Todo se consumó en dos actos: El veintiuno de Diciembre se presentó la segunda edición de “El Habla de Mérida y sus cercanías”, con la presencia de Camilo José Cela que precedió a su amigo Alonso Zamora Vicente, reflotados los afectos de cuarenta años atrás, en su Ciudad adoptiva, junto a sus antiguos alumnos. Como nota para la Historia, la asistencia en su primer acto público oficial del flamante Presidente Regional, Rodríguez Ibarra, recién elegido.

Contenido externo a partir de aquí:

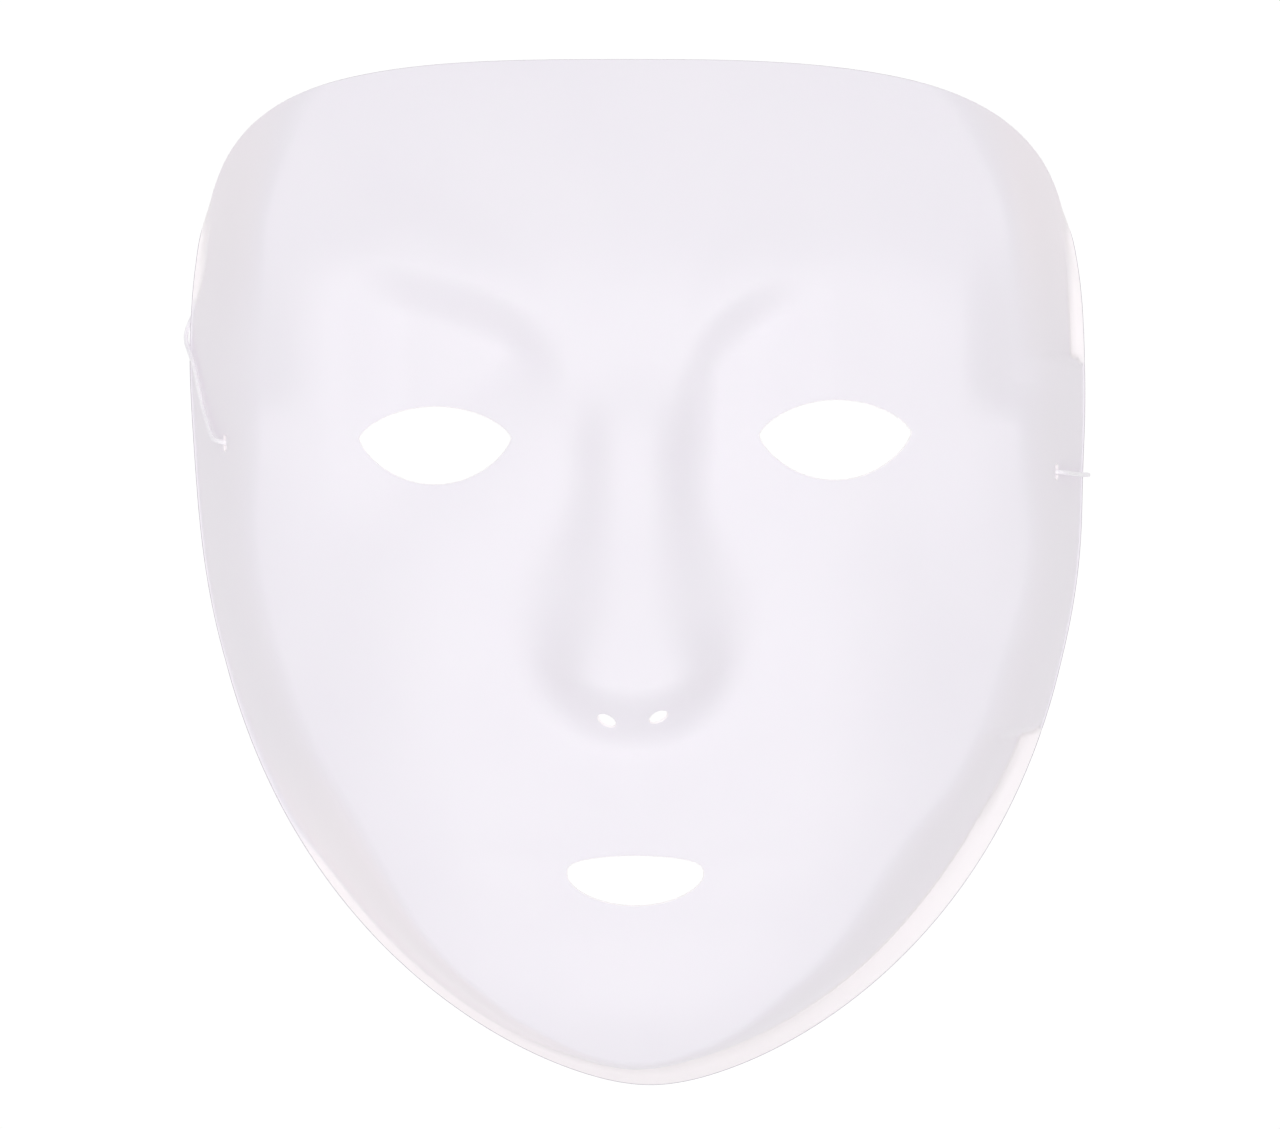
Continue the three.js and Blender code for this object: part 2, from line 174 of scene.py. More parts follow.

Luego, el día 22, se descubrieron las placas de cerámica en sendas calles de Mérida: Una bullanguera y con mucho tráfico, tumultuosa en suma, para Camilo José Cela. La que él quiso. La otra, recoleta, peatonal, coqueta, para Alonso Zamora Vicente. La que él mismo eligió. Fue un día radiante que incluso tuvo un pequeño suspense. Pero eso es ya otra historia. Aquí de lo que se trataba, simplemente, era explicar las razones por las que Zamora Vicente, el filólogo, el catedrático de Lengua y Literatura del viejo Instituto, el Académico y Secretario Perpetuo de la Real Academia Española de la Lengua, tiene una calle en Mérida. Una calle muy solemne, sinceramente. Vayan a pasearla y podrán comprobarlo. Palabra de un Alcalde, este que les habla, que tuvo el honor de dedicar esa calle a quien hoy, aquí, rendimos recuerdo: Alonso Zamora Vicente, con cuya amistad me sentí siempre honrado.
Cáceres 12 / Noviembre / 2016
*Texto básico para nuclear una mesa redonda, acompañando algunas noticias de prensa novedosas/curiosas y algún juicio de valor hasta completar diez minutos.